F I C T I O N The Atlas  By William T. Vollmann
In this compelling mix of fiction and autobiography, the author, an obsessive traveler with a taste for danger, reports from locations such as Sarajevo, Inuit Canada and Rangoon.
The Woman Who Walked on Water  By Lily Tuck
When a smart, affluent woman abandons her life to follow an Indian guru, her family and friends wonder what her former life failed to offer her.
Otherwise: New and Selected Poems  By Jane Kenyon
A moving and unexpectedly turbulent collection from this New Hampshire poet, who died last year from leukemia.

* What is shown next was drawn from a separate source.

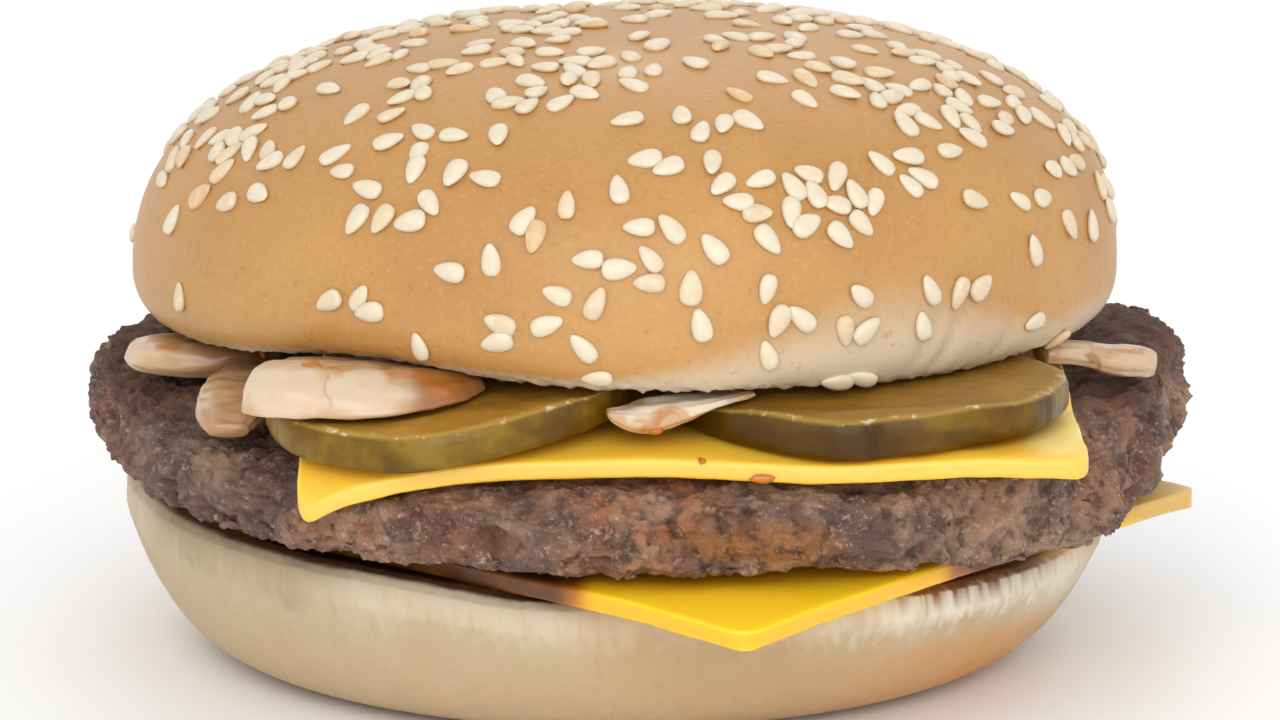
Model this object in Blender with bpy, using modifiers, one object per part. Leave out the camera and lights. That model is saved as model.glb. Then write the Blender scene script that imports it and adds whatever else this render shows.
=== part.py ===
"""A cheeseburger: a seeded bun, a patty, two slices of cheese, two pickle slices and five pieces of onion.

Metres, +Z up. The origin is the middle of the flat underside of the heel, the bun's lower half.
The burger's front, where the fillings show most, faces -Y.
"""

import math
import random

import bmesh
import bpy
from mathutils import Matrix, Vector, noise

MM = 0.001
GAP = 0.35 * MM

HEEL_RADIUS = 50.8 * MM
HEEL_BASE_RADIUS = 31.5 * MM
HEEL_RIM_HEIGHT = 15.9 * MM
HEEL_INSIDE_HEIGHT = 15.7 * MM
HEEL_TILT = -0.045
HEEL_PRESSED = 0.9 * MM
LAYER_LEAN = -0.012
HEEL_STEPS = 48

CROWN_CENTRE = Vector((0.9, 0.0, 0.0)) * MM
CROWN_RADIUS = 50.7 * MM
CROWN_RIM_RADIUS = 47.0 * MM
CROWN_RIM_HEIGHT = 34.3 * MM
CROWN_WIDEST_HEIGHT = 39.3 * MM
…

Funny Boy  By Shyam Selvadurai
A promising first novel, from a young Sri Lankan writer, about love, race and politics, set amidst the 1983 Sinhalese-Tamil riots.
Hearing Voices  By A.N. Wilson
The fourth novel in the author's noted "Lampitt Papers" series is part murder mystery, part religious dialogue and part exploration of the British upper class.
N O N F I C T I O N Speak Sunlight  By Alan Jolis
A vivid, sensual memoir of life in Franco's Spain, from the perspective of the privileged and observant young son of a Parisian diplomat.
Jerzy Kosinski: A Biography  By James Park Sloan
Did the Polish writer Jerzy Kosinksi fabricate his own life history, in the same way he allegedly lied about the authorship of his books?
No Matter How Loud I Shout: A Year in the Life of Juvenile Court  By Edward Humes
The author, a Pulitzer Prize-winner, spent a year in Los Angeles' Juvenile Hall to research this look at how America treats young offenders.
Sex Death Enlightenment  By Mark Matousek
A quest for spiritual meaning in the age of AIDS, written by a former Interview magazine editor who grew tired of New York City's "self-satisfied nihilism."
Man Enough to be a Woman  By Jayne County
The wild life and times of rock n' roll's original transsexual, legendary shock-rocker Jayne (aka Wayne) County.